De-duplication of all data? Is All of the data de-duplicated with success?

The reason for inquiry is:
Does the system deduplicate data with precision, if so,
does that mean that there is a universal solution to finding duplicate 3D movies for example

At the end of the article the engineers behind pexeso indicated that they are still working on being able to detect a 3D movie duplicate. Does MaidSafe already do this by default the way it is built for deduplication?


#15

Okay. That makes sense. I didn’t realize it was a trade-off like that. Thanks for clarifying.


#16

If I understand your question, I think @happybeing and @janitor may have answered it when responding to my earlier question here.

That is, only exact copies of data are de-duplicated—but since they’re only chunks of data, the larger “file” the data is a part of is not particularly important. In a conceptual sense, then, it’s actually quite simple. It’s not looking for partial patterns (as it would be if trying to match similar, but inexact, copies of something, like an entire song or movie); rather, it’s simply finding exact copies of data chunks, and organizing them efficiently.

This is my very elemental understanding, though, so perhaps someone else can correct my explanation if I’m mistaken.


#17

The precision level is “chunk”, a 1MB “unit of allocation” on the SAFE network.
It doesn’t matter what’s inside, what file type it is, etc.
A checksum is calculated and compared. Different checksums for 2 chunks means the chunks are different and can’t be deduplicated and referenced by the same “pointer”.

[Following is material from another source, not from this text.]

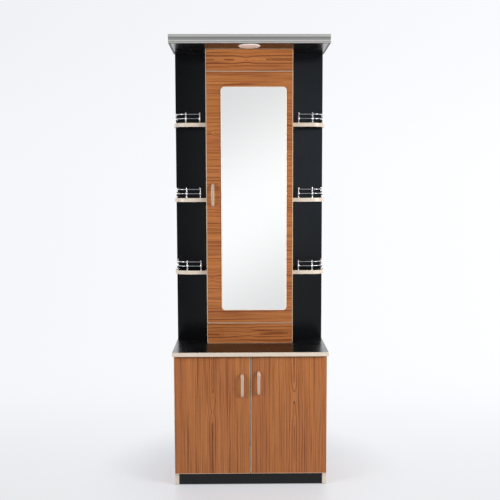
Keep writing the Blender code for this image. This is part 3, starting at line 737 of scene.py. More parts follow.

What you’re asking about is something specific to applications, but that’s done on a different level and can be done, but it would be ridiculously “expensive” in terms of resources. Not that this cost can’t be afforded - it can, that’s why the 3D dudes are developing such app - but rather that the SAFE network isn’t built (primarily) for that. Maybe later it’ll become feasible and interesting, but at the moment it’s not a priority for the project (I guess - I’m not a MaidSafe employee).